Glad to be on my off period of listening at the moment starting today.

Definately seems like the more 'healing' I do the more of a hole I seem to get into.
(02-09-2024, 11:27 PM)Benjamin Wrote: [ -> ]I decided I needed to get out of the house earlier today and I did, but my energy was so low I only went to the supermarket to get a drink and then decided to come back home.

Also a high level of anxiety, more than I remember in a long time. So much so that I was struggling to even get out of the car and go into the supermarket (the low energy likely also contributed) but I made myself do it and was okay when I did.

I remember this a few times in the past happening rarely, but not for a long time. Had alot of stuff coming up the last few weeks, sadness, insecurity, feeling really down. Hard to differentiate it from the physical stuff going on which is also contributing.

My acupuncturist said to stop these herbs too now as it really is meant to have the opposite reaction and give heaps of energy. I feel a little better tonight after not having them today.

Glad to be on my off period of listening at the moment starting today.

Definately seems like the more 'healing' I do the more of a hole I seem to get into.

Hope you'll feel better soon!

Does OGSF2 bring up the anxiety?
Dang seems like you’ve been going through rough patch after rough patch with OGSF2. I remember my OGSF1 run was like that. I still have rough patches on OGSF2 but there’s gaps where I see awesome results so I’m more inspired than when I was on OGSF1. Just wanted to let you know that it can get better! Keep running the faucet and the dirty water will clear into clean water eventually.
(Pasted from my response on another journal, as it applies here).

I'm trying to decide whether to switch to E6 and if it's resistance or not. It sounds like it may have been similar for you, but i'm not trying to put words in your mouth so wanted to check by asking if it was similar for you.

The whole time listening almost to OGSF v2 I feel that i've got deeper and deeper into a hole, losing interest in alot of things that have been 'my thing' and that keep me going like working out or training. And just feeling more depressed, not feeling like doing anything, not feeling like socializing etc. I've come across these things before in other programs but not to this level, and it's got especially intense recently. A high level of hopelessness and dark thoughts, like just wanting to give up completely.

And like i'm disconnected from everyone, more insecurities than in a long time around other people, and not really seeing a way out of this hole. I've had some low points but I feel that on OGSF v2 it's the lowest i've been without really seeing a way out nor having much energy or strength to do much about it.

And that's when i've been fairly comfortable socially for quite a while now, on and off, but not 'off' this much for a long time.
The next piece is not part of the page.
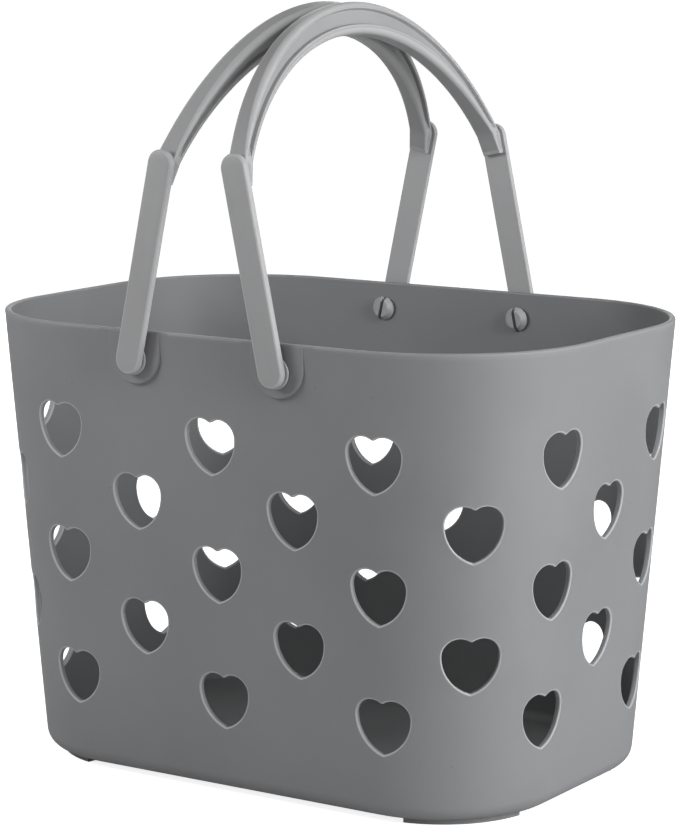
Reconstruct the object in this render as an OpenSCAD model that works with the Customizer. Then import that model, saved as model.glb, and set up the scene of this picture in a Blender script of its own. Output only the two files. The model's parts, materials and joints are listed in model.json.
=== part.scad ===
// Shower caddy: a tapered open basket with heart cut-outs and two swing handles.
// Millimetres, +Z up. The origin is the centre of the footprint, on the surface that the feet stand on.
// X runs along the long walls, -Y is the front. Each handle hinges on two studs about an axis along Y.

/* [Basket] */
// Overall length at the rim
basket_length = 263; // [245:1:290]
// Overall depth at the rim
basket_depth = 184; // [176:1:200]
// Height from the standing surface to the rim
basket_height = 185; // [178:1:210]
// Corner radius at the rim, seen from above
rim_corner_r = 64; // [58:1:70]
// How far the walls come in between the rim and the standing surface
taper = 15.4; // [10:0.1:18]
// Thickness of the walls and the floor
wall_t = 2.5; // [2:0.1:3.2]
// Radius of the outside bottom edge
bottom_edge_r = 7; // [5:0.5:10]
// Height of the corner feet
foot_h = 2.2; // [1.5:0.1:4]

/* [Hearts] */
// Width of a heart
heart_w = 22.4; // [18:0.1:25]
// Radius of a heart's two lobes
heart_lobe_r = 6.8; // [6:0.1:7.4]
// Depth of the tip below a heart's widest line
heart_tip_drop = 15; // [13:0.1:17]
// Height between one row of hearts and the next
row_pitch = 25.6; // [24:0.1:28]
// Height of the middle row's widest line
middle_row_z = 94.5; // [90:0.5:105]

/* [Handles] */
// Distance from the middle of the basket to each handle's axis
pivot_x = 33.4; // [30:0.1:40]
// Depth of the handle axes below the rim
pivot_drop = 11.2; // [10:0.1:14]
// Width of a handle arm
arm_w = 11.2; // [10:0.1:14]
// Thickness of a handle arm
arm_t = 3.2; // [3:0.1:4.5]
// Length of an arm between the centres of its round ends
arm_length = 78; // [76:0.5:90]
// Height of the grip's crown above the axis, along the handle
crown_h = 138; // [130:0.1:150]
// Width of the grip across its flanges
grip_w = 8.5; // [8:0.1:11]
// Depth of the grip's section at the crown
grip_depth = 13; // [11:0.1:15]
// Thickness of the grip's web
web_t = 5.1; // [3:0.1:6]
// Thickness of the grip's flanges
flange_t = 3.1; // [2.4:0.1:3.6]

/* [Hidden] */
$fn = 96;

LEFT = -1;
RIGHT = 1;
FRONT = -1;
BACK = 1;
ALL_SIGNS = [-1, 1];
BASKET_GREY = [0.47, 0.49, 0.51];
HANDLE_GREY = [0.57, 0.58, 0.59];
STUD_GREY = [0.52, 0.53, 0.54];

// Basket
slope = taper / basket_height;
draft = atan(slope);
wall_across = wall_t / cos(draft);
core_x = basket_length / 2 - rim_corner_r;
core_y = basket_depth / 2 - rim_corner_r;
edge_centre_z = foot_h + bottom_edge_r;
edge_centre_d = out_at(edge_centre_z) - bottom_edge_r / cos(draft);
edge_steps = 8;
rim_round = 0.9;
foot_w = 5;
foot_gap = 12;
eps = 0.01;

// Hearts: five column steps from the middle of a long wall to the middle of an end wall
quarter_columns = 5;
middle_r = out_at(middle_row_z);
middle_arc = middle_r * PI / 2;
column_pitch = (core_x + middle_arc + core_y) / quarter_columns;
lobe_x = heart_w / 2 - heart_lobe_r;
flank_r = (pow(heart_tip_drop, 2) / (heart_w / 2) + heart_w / 2) / 2;
flank_x = heart_w / 2 - flank_r;
cut_margin = 4;

// Pivots
pivot_z = basket_height - pivot_drop;
pad_half_w = 12;
pad_rise = 2;
pad_face = basket_depth / 2 + 0.2;
pad_back = out_at(pivot_z) + core_y - 1.2;
shank_r = 4;
running_gap = 0.07;
hub_r = 6.3;
face_gap = 0.3;
hub_len = 1.4;
arm_in = pad_face + face_gap + hub_len;
spigot_r = 3;
spigot_len = 2;
socket_gap = 0.05;
snap_r = 5.1;
snap_lip = 0.8;
snap_len = 2.6;
snap_face = core_y + out_at(pivot_z - snap_r) - wall_across - face_gap;
snap_slot = 1.6;
snap_slot_end = pad_face - 1.5;

// Grip: its outer and inner outlines are arcs that close towards each other at the arms
joint_v = 79;
tongue_top_t = 5.6;
tongue_end_t = 2.8;
tongue_end_v = 70.5;
peg_r = 1.6;
peg_len = 1.9;
peg_vs = [72.8, 77];
outer_r = arc_radius(crown_h, arm_in);
inner_crown = crown_h - grip_depth;
inner_r = arc_radius(inner_crown, arm_in - tongue_top_t);

// The handles lean in until their crowns almost meet over the middle of the basket
crown_gap = 0.3;
lean = asin((pivot_x - crown_gap) / norm([crown_h, grip_w / 2])) - atan2(grip_w / 2, crown_h);

// Distance of the outside wall from the core rectangle at height z
function out_at(z) = rim_corner_r - (basket_height - z) * slope;

// Radius of an arc, centred on the handle's middle line, through its crown and a point at joint height
function arc_radius(crown, side) = (pow(side, 2) + pow(crown - joint_v, 2)) / (2 * (crown - joint_v));

// Points of an arc in the wall section, from one angle to another
function arc(centre, r, from, to, steps) =
    [for (i = [0 : steps])
        let (a = from + (to - from) * i / steps)
        centre + r * [cos(a), sin(a)]];

// Section of wall and floor: the first number is the distance out from the core rectangle
function wall_section() =
    let (
        top = basket_height,
        outer = out_at(top),
        inner = outer - wall_across,
        centre = [edge_centre_d, edge_centre_z]
    )
    concat(
        [[0, foot_h]],
        arc(centre, bottom_edge_r, -90, -draft, edge_steps),
        arc([outer - rim_round, top - rim_round], rim_round, 0, 90, 3),
        arc([inner + rim_round, top - rim_round], rim_round, 90, 180, 3),
        arc(centre, bottom_edge_r - wall_t, -draft, -90, edge_steps),
        [[0, foot_h + wall_t]]
    );

// Draws the child along Y between two distances from the middle
module along_y(from, to) {
    translate([0, to, 0])
        rotate([90, 0, 0])
            linear_extrude(to - from)
                children();
}

// Turns a shape made for the +Y side to the given side
module on_side(side) {
    if (side < 0)
        mirror([0, 1, 0]) children();
    else
        children();
}

// A straight wall on the +X side of a core with the given half sizes
module straight_wall(core_out, half_run) {
    translate([core_out, half_run, 0])
        rotate([90, 0, 0])
            linear_extrude(2 * half_run)
                polygon(wall_section());
}

module shell() {
    for (turn = [0, 180])
        rotate([0, 0, turn]) {
            straight_wall(core_x, core_y);
            rotate([0, 0, 90]) straight_wall(core_y, core_x);
            translate([core_x, core_y, 0])
                rotate_extrude(angle = 90)
                    polygon(wall_section());
            translate([core_x, -core_y, 0])
                rotate([0, 0, -90])
                    rotate_extrude(angle = 90)
                        polygon(wall_section());
        }
    translate([-core_x, -core_y, foot_h])
        cube([2 * core_x, 2 * core_y, wall_t]);
}

// Four arc-shaped feet under the corners
module feet() {
    for (sx = ALL_SIGNS, sy = ALL_SIGNS)
        translate([sx * core_x, sy * core_y, 0])
            rotate([0, 0, sx > 0 ? (sy > 0 ? 0 : -90) : (sy > 0 ? 90 : 180)])
                rotate([0, 0, foot_gap])
                    rotate_extrude(angle = 90 - 2 * foot_gap)
                        translate([edge_centre_d - foot_w, 0])
                            square([foot_w, foot_h + eps]);
}

// The flat pad that a stud's hub turns against, on the +Y side
module pivot_pad() {
    along_y(pad_back, pad_face)
        intersection() {
            union() {
                translate([0, pivot_z + pad_rise]) circle(pad_half_w);
                translate([-pad_half_w, pivot_z + pad_rise])
                    square([2 * pad_half_w, pivot_drop]);
            }
            translate([-pad_half_w, 0])
                square([2 * pad_half_w, basket_height - rim_round]);
        }
}

// Heart outline: the origin is the middle of its widest line
module heart() {
    for (side = ALL_SIGNS)
        translate([side * lobe_x, 0]) circle(heart_lobe_r);
    intersection() {
        translate([flank_x, 0]) circle(flank_r);
        translate([-flank_x, 0]) circle(flank_r);
        translate([-heart_w, -heart_tip_drop]) square([2 * heart_w, heart_tip_drop]);
    }
}

// One column of hearts in the quarter between the front's middle and the right end's middle
module heart_column(index) {
    run = index * column_pitch;
    turn = min(max(run - core_x, 0), middle_arc) / middle_r * 180 / PI;
    anchor = [min(run, core_x), max(run - core_x - middle_arc, 0) - core_y];
    rows = index % 2 == 0 ? [-2, 0, 2] : [-1, 1];
    for (row = rows) {
        z = middle_row_z + row * row_pitch;
        translate([anchor[0], anchor[1], z])
            rotate([0, 0, turn])
                translate([0, cut_margin + wall_across - out_at(z), 0])
                    rotate([90, 0, 0])
                        linear_extrude(wall_across + 2 * cut_margin)
                            heart();
    }
}

module heart_cuts() {
    for (turn = [0, 180])
        rotate([0, 0, turn]) {
            heart_column(0);
            heart_column(quarter_columns);
            for (index = [1 : quarter_columns - 1]) {
                heart_column(index);
                mirror([1, 0, 0]) heart_column(index);
            }
        }
}

module pivot_bores() {
    for (side = ALL_SIGNS, x = [-pivot_x, pivot_x])
        on_side(side)
            translate([x, 0, pivot_z])
                along_y(pad_back - 8, pad_face + 2)
                    circle(shank_r + running_gap);
}

module basket() {
    color(BASKET_GREY)
        difference() {
            union() {
                shell();
                feet();
                for (side = ALL_SIGNS, x = [-pivot_x, pivot_x])
                    on_side(side)
                        translate([x, 0, 0]) pivot_pad();
            }
            heart_cuts();
            pivot_bores();
        }
}

// Places a handle piece: its own origin is on the hinge axis, Z runs up the handle.
// The left handle is the right one turned half round.
module place_handle(hand) {
    rotate([0, 0, hand > 0 ? 0 : 180])
        translate([pivot_x, 0, pivot_z])
            rotate([0, -lean, 0])
                children();
}

// A strap with round ends, blind holes for the stud's spigot and for the grip's pegs
module arm(hand, end) {
    color(HANDLE_GREY)
        place_handle(hand)
            on_side(hand * end)
                difference() {
                    along_y(arm_in, arm_in + arm_t) {
                        circle(arm_w / 2);
                        translate([0, arm_length]) circle(arm_w / 2);
                        translate([-arm_w / 2, 0]) square([arm_w, arm_length]);
                    }
                    along_y(arm_in - 1, arm_in + spigot_len + socket_gap)
                        circle(spigot_r + socket_gap);
                    for (v = peg_vs)
                        translate([0, 0, v])
                            along_y(arm_in - 1, arm_in + peg_len + socket_gap)
                                circle(peg_r + socket_gap);
                }
}

// A hub between arm and basket, a shank in the basket's bore and a split snap end inside the wall
module stud(hand, end) {
    color(STUD_GREY)
        place_handle(hand)
            on_side(hand * end)
                difference() {
                    union() {
                        along_y(arm_in - hub_len, arm_in) circle(hub_r);
                        along_y(arm_in - eps, arm_in + spigot_len) circle(spigot_r);
                        along_y(snap_face - eps, arm_in - eps) circle(shank_r);
                        along_y(snap_face - snap_lip, snap_face) circle(snap_r);
                        translate([0, snap_face - snap_lip, 0])
                            rotate([90, 0, 0])
                                cylinder(h = snap_len - snap_lip, r1 = snap_r, r2 = shank_r - 0.5);
                    }
                    translate([-snap_slot / 2, snap_face - snap_len - 1, -snap_r - 1])
                        cube([snap_slot, snap_slot_end - snap_face + snap_len + 1, 2 * snap_r + 2]);
                }
}

// Draws an outline of the handle's own plane, first number across and second up, with a thickness
module across(thickness) {
    rotate([90, 0, 90])
        translate([0, 0, -thickness / 2])
            linear_extrude(thickness)
                children();
}

module crown_disc(crown, r) {
    translate([0, crown - r]) circle(r, $fn = 240);
}

module above_joint() {
    translate([-arm_in - 5, joint_v]) square([2 * arm_in + 10, crown_h]);
}

module grip_band() {
    intersection() {
        difference() {
            crown_disc(crown_h, outer_r);
            crown_disc(inner_crown, inner_r);
        }
        above_joint();
    }
}

module outer_flange() {
    difference() {
        grip_band();
        crown_disc(crown_h - flange_t, outer_r - flange_t);
    }
}

module inner_flange() {
    intersection() {
        grip_band();
        crown_disc(inner_crown + flange_t, inner_r + flange_t);
    }
}

// The flat end that lies on the arm's inner face
module tongue() {
    polygon([
        [arm_in - tongue_top_t, joint_v + eps],
        [arm_in, joint_v + eps],
        [arm_in, tongue_end_v],
        [arm_in - tongue_end_t, tongue_end_v]
    ]);
}

// An arch of H section with a channel on each side, and a tongue with two pegs at each end
module grip(hand) {
    color(HANDLE_GREY)
        place_handle(hand) {
            across(web_t) grip_band();
            across(grip_w) {
                outer_flange();
                inner_flange();
                tongue();
                mirror([1, 0]) tongue();
            }
            for (side = ALL_SIGNS, v = peg_vs)
                on_side(side)
                    translate([0, 0, v])
                        along_y(arm_in - eps, arm_in + peg_len) circle(peg_r);
        }
}

basket();
grip(LEFT);  // left_grip
grip(RIGHT);  // right_grip
arm(LEFT, FRONT);  // left_front_arm
arm(LEFT, BACK);  // left_back_arm
arm(RIGHT, FRONT);  // right_front_arm
arm(RIGHT, BACK);  // right_back_arm
stud(LEFT, FRONT);  // left_front_stud
stud(LEFT, BACK);  // left_back_stud
stud(RIGHT, FRONT);  // right_front_stud
stud(RIGHT, BACK);  // right_back_stud
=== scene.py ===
"""Looks of the shower caddy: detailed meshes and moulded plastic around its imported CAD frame.

Sizes are millimetres until a mesh is made. X runs along the long walls, -Y is the front, Z is up.
"""

import json
import math

import bmesh
import bpy
from mathutils import Matrix, Vector
from mathutils.geometry import delaunay_2d_cdt


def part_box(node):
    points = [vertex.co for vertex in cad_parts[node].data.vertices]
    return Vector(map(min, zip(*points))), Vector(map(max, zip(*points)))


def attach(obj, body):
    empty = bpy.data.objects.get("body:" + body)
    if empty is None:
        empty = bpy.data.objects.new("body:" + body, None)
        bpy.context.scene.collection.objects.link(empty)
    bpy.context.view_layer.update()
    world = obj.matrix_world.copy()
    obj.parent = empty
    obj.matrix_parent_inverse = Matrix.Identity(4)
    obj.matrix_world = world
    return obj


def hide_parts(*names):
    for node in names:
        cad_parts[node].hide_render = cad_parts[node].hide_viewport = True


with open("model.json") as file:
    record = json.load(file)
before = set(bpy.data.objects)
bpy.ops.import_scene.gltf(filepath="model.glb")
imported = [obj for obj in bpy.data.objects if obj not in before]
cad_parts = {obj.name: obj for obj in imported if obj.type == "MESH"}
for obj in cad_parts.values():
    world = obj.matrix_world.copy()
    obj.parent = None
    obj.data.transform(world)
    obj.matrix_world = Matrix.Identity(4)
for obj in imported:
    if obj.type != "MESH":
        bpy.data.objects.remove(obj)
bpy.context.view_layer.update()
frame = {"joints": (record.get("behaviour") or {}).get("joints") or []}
MM = 0.001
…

Had maybe a few interesting things on V2 but on the whole nearly 5 months of listening (admittedly a few times i've derailed it) things have just got noticably worse.
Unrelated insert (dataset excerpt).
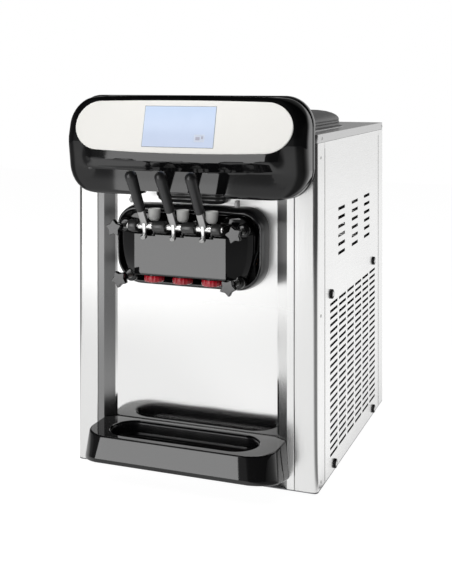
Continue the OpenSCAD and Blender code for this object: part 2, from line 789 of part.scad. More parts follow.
module drip_pan() color("#1c1c1c") place() difference() {
    union() {
        translate([0, 0, tray_top - 34]) linear_extrude(30) pocket_outline(-4 - pan_gap);
        translate([0, 0, tray_top - 7.7]) linear_extrude(4.7) pocket_outline(-pan_gap);
    }
    translate([0, 0, tray_top - 32]) linear_extrude(40) pocket_outline(-4 - pan_gap - 2);
}

// ---- assembly ----

base_pan();
rubber_feet();
frame_posts();
left_side_panel();
right_side_panel();
rear_panel();
top_panel();
front_panel();
left_front_column();
right_front_column();
header_shell();
header_back_cover();
header_face_panel();
touch_screen();
control_board();
switch_housing();
head_surround();
dispensing_block();
pivot_pin();
for (i = [0 : 2]) {
    lever_arm(lever_xs[i]);
    lever_grip(lever_xs[i]);
    draw_valve(lever_xs[i]);
    nozzle_cap(lever_xs[i]);
}
for (i = [0 : 3])
    star_knob(stud_points[i]);
head_studs();
freezing_cylinder(-cylinder_x);  // freezing_cylinder_left
freezing_cylinder(cylinder_x);  // freezing_cylinder_right
beater(-cylinder_x);  // beater_left
beater(cylinder_x);  // beater_right
gearbox();
gearbox_pulley();
beater_motor();
motor_pulley();
drive_belt();
compressor();
condenser();
condenser_fan();
fan_shroud();
refrigerant_pipes();
hopper(-hopper_x);  // hopper_left
hopper(hopper_x);  // hopper_right
hopper_lid(-hopper_x);  // hopper_lid_left
hopper_lid(hopper_x);  // hopper_lid_right
mix_tube(-cylinder_x);  // mix_tube_left
mix_tube(cylinder_x);  // mix_tube_right
drip_tray();
drip_pan();
panel_screws();
cable_gland();
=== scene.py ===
"""Looks of the counter-top soft serve machine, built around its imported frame. World lengths are metres.

Shapes are written in millimetres from the cabinet: x from the middle, y from the front plane, z from the underside.
"""
from math import asin, atan, cos, hypot, pi, radians, sin, sqrt, tan

import bmesh
import bpy
from mathutils import Matrix, Vector

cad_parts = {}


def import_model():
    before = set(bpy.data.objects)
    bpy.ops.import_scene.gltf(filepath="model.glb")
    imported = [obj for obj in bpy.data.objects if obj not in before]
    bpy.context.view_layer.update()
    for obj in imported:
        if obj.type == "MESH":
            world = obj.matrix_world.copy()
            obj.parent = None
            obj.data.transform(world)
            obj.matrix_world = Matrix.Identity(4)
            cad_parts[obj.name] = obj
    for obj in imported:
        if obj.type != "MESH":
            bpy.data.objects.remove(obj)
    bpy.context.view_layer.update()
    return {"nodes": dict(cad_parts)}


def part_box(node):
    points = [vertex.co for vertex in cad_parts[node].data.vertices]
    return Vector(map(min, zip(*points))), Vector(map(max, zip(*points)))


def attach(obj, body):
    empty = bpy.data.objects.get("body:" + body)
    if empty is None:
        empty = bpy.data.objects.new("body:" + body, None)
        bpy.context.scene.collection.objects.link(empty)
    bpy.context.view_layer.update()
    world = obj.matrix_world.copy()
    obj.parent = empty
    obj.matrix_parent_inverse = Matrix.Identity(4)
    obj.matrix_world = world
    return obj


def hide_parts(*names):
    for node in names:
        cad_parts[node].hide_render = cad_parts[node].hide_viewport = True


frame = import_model()

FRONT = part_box("right_front_column")[0].y
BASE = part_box("base_pan")[0].z
SIDES = (-1, 1)
LEVER_X = [1000 * (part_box(f"lever_grip_{i}")[0].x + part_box(f"lever_grip_{i}")[1].x) / 2 for i in (1, 2, 3)]
VALVE_Y = -50
PIVOT_Y, PIVOT_Z = -92, 532
STUDS = [(-130.5, 525.5), (130.5, 525.5), (-118.5, 422), (118.5, 422)]
TOP = 718
HOPPER_X, HOPPER_Y = 120, 240


def at(x, y, z):
    """A point given in the cabinet's millimetres, in world metres."""
    return Vector((x / 1000, FRONT + y / 1000, BASE + z / 1000))


# ---------------- materials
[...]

I'm seeing a little bit of a pattern with what others have reported on OGSF v2 that seem to match some of this and several of us switching to E6 because of it.
I can't handle continuing OGSF.

Looking at my journal of UH and OGSF and thinking about the difference.. it's done 'some' stuff, but really it's dug me deeper into a hole of hopelessness. No desire to socialize or go far, obviously not helped by diahhrea and such from the chinese herbs, losing interest in almost everything. Wheras on UH I remember going out and exploring more and genuinely enjoying it and had alot more positives. So E6 being more focused on emotional as there isn't the additional physical healing like in UH will be more beneficial for me.
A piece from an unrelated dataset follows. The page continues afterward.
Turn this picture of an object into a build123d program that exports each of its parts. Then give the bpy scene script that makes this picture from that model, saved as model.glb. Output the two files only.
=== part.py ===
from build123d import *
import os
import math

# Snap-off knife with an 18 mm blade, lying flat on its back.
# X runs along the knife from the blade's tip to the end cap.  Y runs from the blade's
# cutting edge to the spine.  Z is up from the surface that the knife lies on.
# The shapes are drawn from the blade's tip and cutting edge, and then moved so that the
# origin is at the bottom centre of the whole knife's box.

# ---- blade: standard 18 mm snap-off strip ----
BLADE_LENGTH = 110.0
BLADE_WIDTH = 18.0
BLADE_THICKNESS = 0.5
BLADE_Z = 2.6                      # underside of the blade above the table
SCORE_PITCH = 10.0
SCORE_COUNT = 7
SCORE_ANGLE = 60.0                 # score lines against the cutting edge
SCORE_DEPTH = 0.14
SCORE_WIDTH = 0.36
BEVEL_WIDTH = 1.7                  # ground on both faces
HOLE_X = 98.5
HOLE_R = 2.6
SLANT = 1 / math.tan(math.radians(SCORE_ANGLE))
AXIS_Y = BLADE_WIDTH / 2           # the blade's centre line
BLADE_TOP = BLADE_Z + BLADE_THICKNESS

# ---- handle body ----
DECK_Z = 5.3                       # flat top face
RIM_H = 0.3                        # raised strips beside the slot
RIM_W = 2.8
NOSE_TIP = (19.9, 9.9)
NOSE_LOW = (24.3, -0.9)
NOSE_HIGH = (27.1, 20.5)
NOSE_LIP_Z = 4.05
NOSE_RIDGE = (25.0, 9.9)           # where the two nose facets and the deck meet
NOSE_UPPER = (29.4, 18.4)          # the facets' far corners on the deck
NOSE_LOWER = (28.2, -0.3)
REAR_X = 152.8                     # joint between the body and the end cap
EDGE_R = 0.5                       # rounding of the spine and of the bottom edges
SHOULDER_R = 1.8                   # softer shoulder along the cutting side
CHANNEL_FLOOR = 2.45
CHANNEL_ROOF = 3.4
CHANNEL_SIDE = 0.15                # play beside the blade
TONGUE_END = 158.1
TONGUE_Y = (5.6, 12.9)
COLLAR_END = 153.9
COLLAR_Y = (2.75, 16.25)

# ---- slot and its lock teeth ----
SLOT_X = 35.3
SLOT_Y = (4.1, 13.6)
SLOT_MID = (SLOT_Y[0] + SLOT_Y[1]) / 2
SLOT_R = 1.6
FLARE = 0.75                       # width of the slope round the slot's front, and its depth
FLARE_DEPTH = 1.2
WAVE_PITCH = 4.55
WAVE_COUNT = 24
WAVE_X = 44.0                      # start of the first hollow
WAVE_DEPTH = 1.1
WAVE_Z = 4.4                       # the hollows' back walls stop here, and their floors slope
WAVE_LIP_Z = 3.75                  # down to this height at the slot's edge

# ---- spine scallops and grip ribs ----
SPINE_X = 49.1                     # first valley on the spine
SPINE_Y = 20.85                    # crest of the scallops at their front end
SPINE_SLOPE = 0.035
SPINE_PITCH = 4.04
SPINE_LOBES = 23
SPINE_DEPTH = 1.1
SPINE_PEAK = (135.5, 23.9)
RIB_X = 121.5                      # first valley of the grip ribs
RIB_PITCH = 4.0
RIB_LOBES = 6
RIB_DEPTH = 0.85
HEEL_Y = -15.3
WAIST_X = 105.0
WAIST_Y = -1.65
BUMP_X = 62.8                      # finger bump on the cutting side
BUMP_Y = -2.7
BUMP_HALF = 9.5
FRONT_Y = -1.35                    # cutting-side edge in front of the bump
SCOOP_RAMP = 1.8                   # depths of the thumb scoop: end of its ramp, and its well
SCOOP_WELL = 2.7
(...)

A few occasional posts in this journal early on of positive stuff, but over time it's just got worse. The intensity has reached a very high level, a few very intense nights in bed, one night just laying there thinking I just want the pain to end, both physical and emotional. I don't want to expand on that too much as it may come across as a serious thing, but some fairly dark thoughts with that. I thought it passed but it's come up another few nights too in the last week or two.

A little better this week, energy coming back after stopping herbs completely. Did a couple of workouts.

If I had to sum up OGSF v2 it's basically going deeper and deeper into hopelessness and not really resolving it, each time going deeper and not finding much enjoyment in anything. I've had some very strong intensity come up with other programs, but not to this level. It also feels similar to what Magnus said, there are some other intense emotions that may not be related to guilt, shame, fear.

E6 has alot more 'support' stuff that I feel would be beneficial, and others reporting issues on OGSF have reported it improving on E6.

OGSF v2 was like continually tearing me down more and more, but never building me up, just leaving me there in a hole and I don't know what the fuck to do or how to get out of it other than keep listening.. oh yeah now the hole is deeper.

Even reading my UH journal compared to this journal there's a big difference in my vibe, on UH it seemed fairly good, with OGSF dark, down, hopelessness.

So i'm not continuing it, it's not going to solve it, continually for nearly 5 months with the same old "it's just around the corner, obviously it's working on something big now, it must be going to pass soon" etc.. then nope, it just gets worse.

A bit more time off maybe another few days to a week or so (i'm around day 5 of my off days) and thinking about what to do next.

Either going back to methods I applied myself that actually helped me change behaviours and habits and achieve goals or to E6 to deal with what OGSF has brought up. I don't really like writing up stuff like this, but this has been my experience with OGSF.

Last Day Of Listening - 9/2/24.
@Benjamin
Wow that's sounds intense!!

I guess it's not supposed to be that way?
What does Shannon say about it? It mean if it's too intense without any emotional support then the program might be too harsh?

Thanks and hope E6 will get you where you want man!
After my 6 days off I felt like I could listen again and have the last 2 days.

Feeling better than I was. But i've noticed both yesterday I was really tired after listening, today after listening feeling really tired and a bit depressed wheras before listening I felt good and wanted to go out somewhere.

Still considering going to other things, but something is keeping me listening for now.
I think it might be a good idea to at least finish since you’re only 1 month away. You’re almost at the finish line.